THE following is an extract from a book in the King's Library of the British Museum, called The pleasant History of the Conquest of the West India, translated 1578. "In Mexico were twelve judges, who were all noble men, grave and well learned in the Mexican laws. These men lived only by the rents that properly appertain to the maintenance of justice, and in any cause judged by them, it was lawful for the parties to appeal unto twelve other judges who were of the prince's blood, and always abode in the court, and were maintained at the king's own cost and charges. The inferior judges came ordinarily once every month to consult with the higher. And in every fourscore days, came the judges of every province within the Mexican empire, to consult with the Judges of Mexico; but all doubtful causes were reserved to the king only, to pass by his order and determination. The painters served for notaries, to paint all the cases which were to be solved; but no suit passed above fourscore days without final end and determination. There were in that city twelve sergeants, whose office was to arrest, and to call parties before the judges. Their garments were painted mantels, whereby they were known afar off. The prisons were underground, moist and dark, the cause whereof was to put people in fear to

offend. If any witness were called to take an oath, the order was that he should touch the ground with one of his fingers, and then to touch his tongue with the same, which signified that he had sworn and promised to speak the truth with his tongue, taking witness thereof of the earth, which did maintain him. But some do interpret the oath, that if the party swear not true, then he might come to such extremity as to eat earth. Sometimes they name and call upon the God of the crime, whose cause the matter touched!"

CHAPTER VIII.

MODERN EUROPEAN OATHS.

ITALY.

I GLADLY begin with Italy, because most judicious alterations have been made, and with most complete success, with regard to the administration of oaths in that country not many years ago.

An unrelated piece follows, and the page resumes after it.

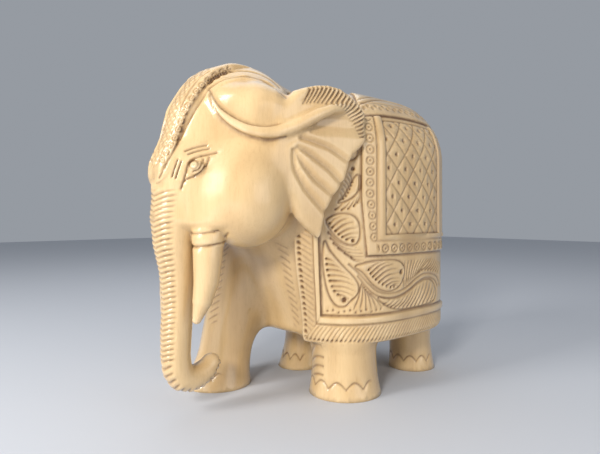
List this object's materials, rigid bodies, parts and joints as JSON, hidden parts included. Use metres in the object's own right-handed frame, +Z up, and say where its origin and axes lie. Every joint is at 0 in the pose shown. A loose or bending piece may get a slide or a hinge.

I cannot help recommending to the attentive consideration of my countrymen, especially of those whose voice may have an influence in promoting a calm and considerate review of our own practice, the wise regulations, together with the sensible reasons assigned for them, embodied in a small work, called The Reformation of the Criminal Legislation of Tuscany*. The first extract is quoted only for the sake of the sound principle and right feeling recognised in the preamble: the evil which the law itself was enacted to suppress, we are happily altogether free from in this country.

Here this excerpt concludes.